Nevertheless, Barbados’ testing approach, even now, continues to depend on the appearance of symptoms, leaving many asymptomatic cases undetected. Backlogs at the local laboratory are now being managed by a triaging system that contributes to this and other issues. And the first attempt at mass testing — a door-to-door program known as Operation Seek And Save, where a survey of the population is followed by testing households that report symptoms — was largely unsuccessful. It has netted only a handful of additional cases after thousands of interviews, likely due to major flaws in how the survey was designed, deployed and managed.
Barbados has also largely neglected to empower their population with the tools to protect themselves. Education and support has been minimal, and an absence of systemic protections — like temporary legislation preventing eviction, stricter enforcement of existing labour laws or free mask distribution to those unable to afford them — have left poorer citizens especially vulnerable.
Part of the problem here is ineffective communication.

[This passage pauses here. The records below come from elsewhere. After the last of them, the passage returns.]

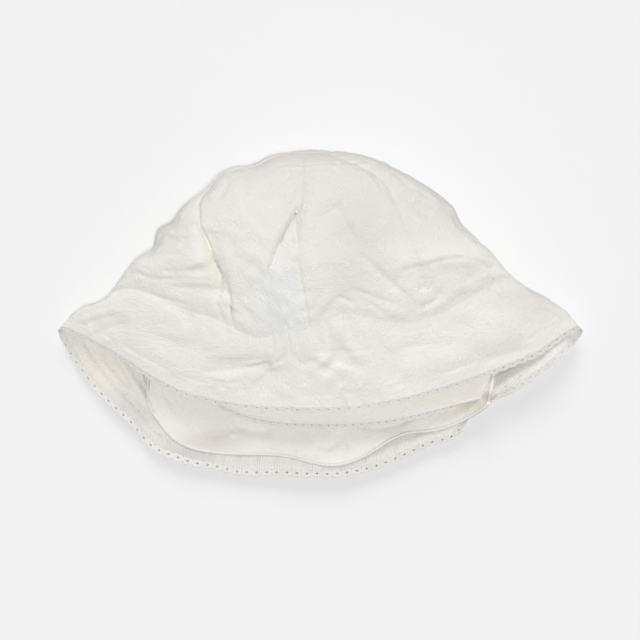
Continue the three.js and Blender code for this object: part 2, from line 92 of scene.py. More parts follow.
underRings = [  # the straighter layer inside, seam to rolled edge
    (0.0, -111.0, 8.3, 102.3, 15.4, 21, -13.2, 35.5, -33.9, 3, 3, 0, 2.0),
    (0.5, -102.4, -14.4, 97.5, -15.5, 13, -39.6, 26.5, -56.3, 3, 6, 6, 2.2),
    (1.0, -95.0, -42.6, 91.2, -47.0, 10, -59.4, 19, -76.4, 4.6, 16, 12, 2.8),
]

foldColumns = ("fromX", "fromY", "midX", "midY", "toX", "toY", "width", "rise", "lip", "pinch")
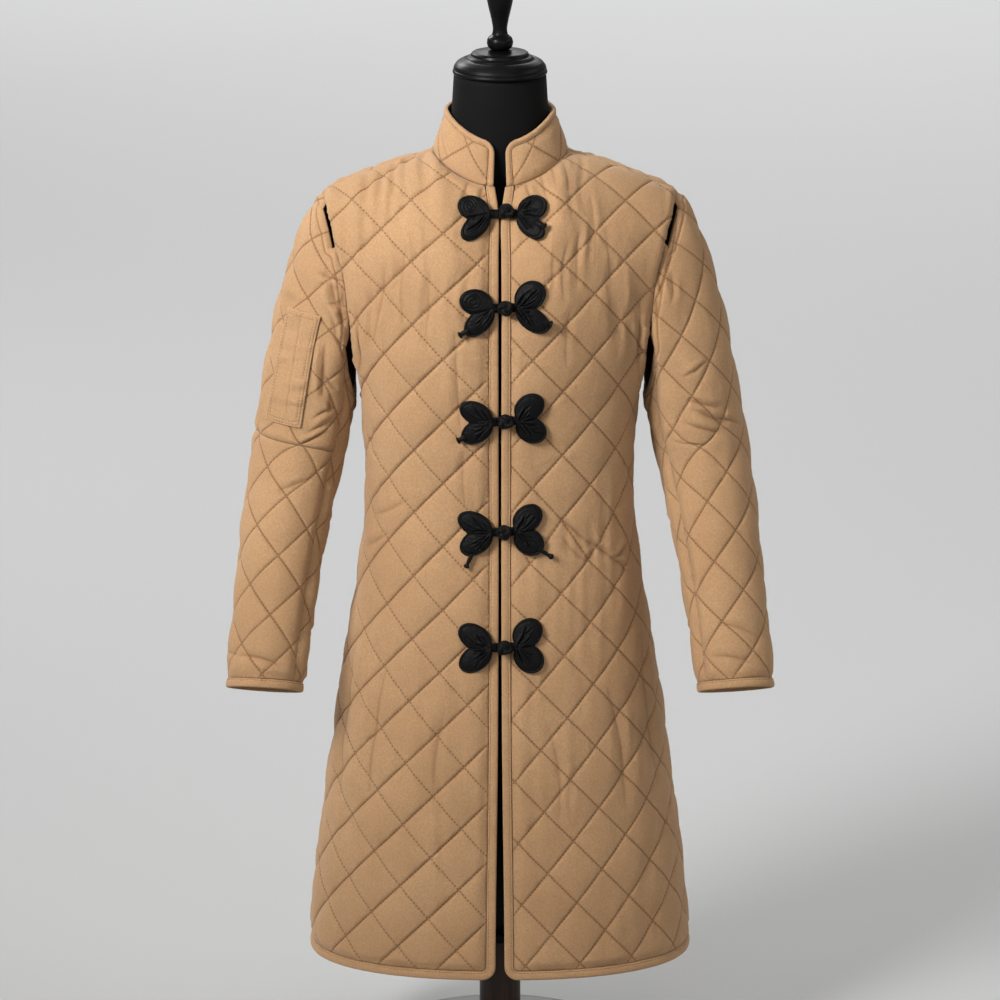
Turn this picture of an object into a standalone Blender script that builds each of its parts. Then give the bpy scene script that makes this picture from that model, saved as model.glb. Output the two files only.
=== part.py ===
"""Quilted gambeson on a limbless dress form with a turned stand.

Metres, +Z up. The origin is the middle of the stand's underside. The wearer faces -Y,
so the wearer's right is -X. Each piece of cloth is laid out in flat cutting places
(across the cloth, up the cloth) on a curved surface, quilted there, and carried to the world.
"""
import math

import bmesh
import bpy
import numpy as np
from mathutils import Vector
from mathutils.geometry import delaunay_2d_cdt

SEAM = 0.0003              # clearance between neighbouring pieces
WALL = 0.003               # quilted cloth along a stitch line
PUFF = 0.0055              # rise of the wadding in the middle of a quilted square
BAND = 0.012               # width of the bound edges
BAND_RISE = 0.0044         # thickness of the bound edges
STEP = 0.026               # spacing of points along a cut edge
EDGE_CLEAR = 0.009         # no quilting point lies closer to a cut edge

# Garment body, inner face
HEM = 0.145
CHEST = 0.883              # the rings end here and the lines run up to neck, shoulder and armhole
ROUNDNESS = 2.3            # exponent of the rings, 2 is an ellipse
# height, half width, depth in front, depth behind
BODY_RINGS = [
    (0.145, 0.2470, 0.158, 0.155),
    (0.256, 0.2370, 0.152, 0.150),
    (0.367, 0.2225, 0.145, 0.144),
    (0.477, 0.2080, 0.136, 0.138),
    (0.560, 0.1950, 0.128, 0.131),
    (0.641, 0.1820, 0.121, 0.122),
    (0.705, 0.1735, 0.115, 0.110),
    (0.785, 0.1675, 0.112, 0.102),
    (0.830, 0.1692, 0.114, 0.104),
    (0.883, 0.1735, 0.119, 0.110),
]
WAIST = 0.785
NECK_TURN, TIP_TURN = 0.25, 0.75     # share of the body's lines from the centre to neck and shoulder tip
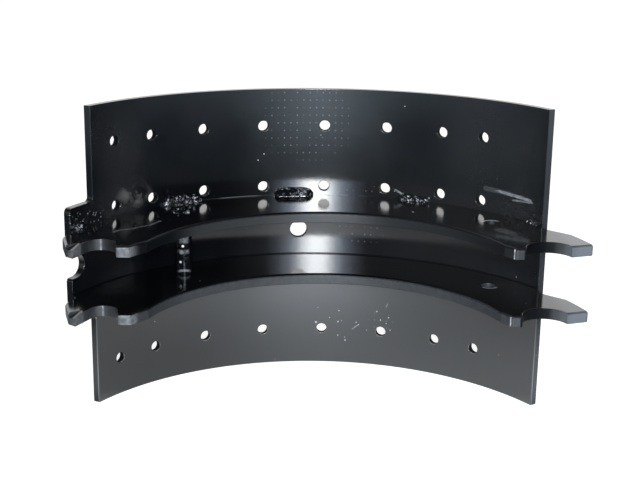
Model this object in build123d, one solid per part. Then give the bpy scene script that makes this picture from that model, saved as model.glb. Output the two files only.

Early messaging just prior to the current outbreak seemed meant to reinforce the idea that COVID remained absent from the community, rather than emphasising the need for continued vigilance once tourism was active. There was little sensitisation or education, no mandate to wear masks, and limited oversight. The capital lacked billboards or posters in its most high-traffic areas, and few attempts were made to downsize or reduce gatherings in anticipation of holiday surges.
There was also almost no centralised guidance or training for workers and business owners, and efforts were mainly confined to online documents short on details. This left the labour force poorly equipped, with measures unlikely to be deployed uniformly or with the necessary stringency.
Compounding the issue was that even official sources of information did not provide consistent, accurate messaging. The Barbados Government Information Service sometimes presented questionable guidance, such as images of masks known to be ineffective against viral transmission. And members of parliament were frequently captured on camera unmasked or failing to social distance.
Behavioural changes are a key part of COVID management, and while Barbadians have overwhelmingly complied and adjusted, additional support is required. Recent attempts to improve communication have included regular, but overly long press conferences, loudspeaker campaigns across the country, and dramatic skits available through a variety of media.
To be effective, communication should be clear, concise and consistent, but attempts continue to fall short in these identified areas. Even the recently-passed mask mandate is inconsistent, as it contains a confusingly-worded exception for talking, and support for workers remains poorly organised and lacking.
It seems likely that the ongoing surge in Barbados may be due to specific policy failures, frequently in opposition to expert guidance, and with attempts at correction faring little better. The final hopes now rest in the recently procured vaccine, and that science will finally be enough to overcome fumbles where it has too often been ignored.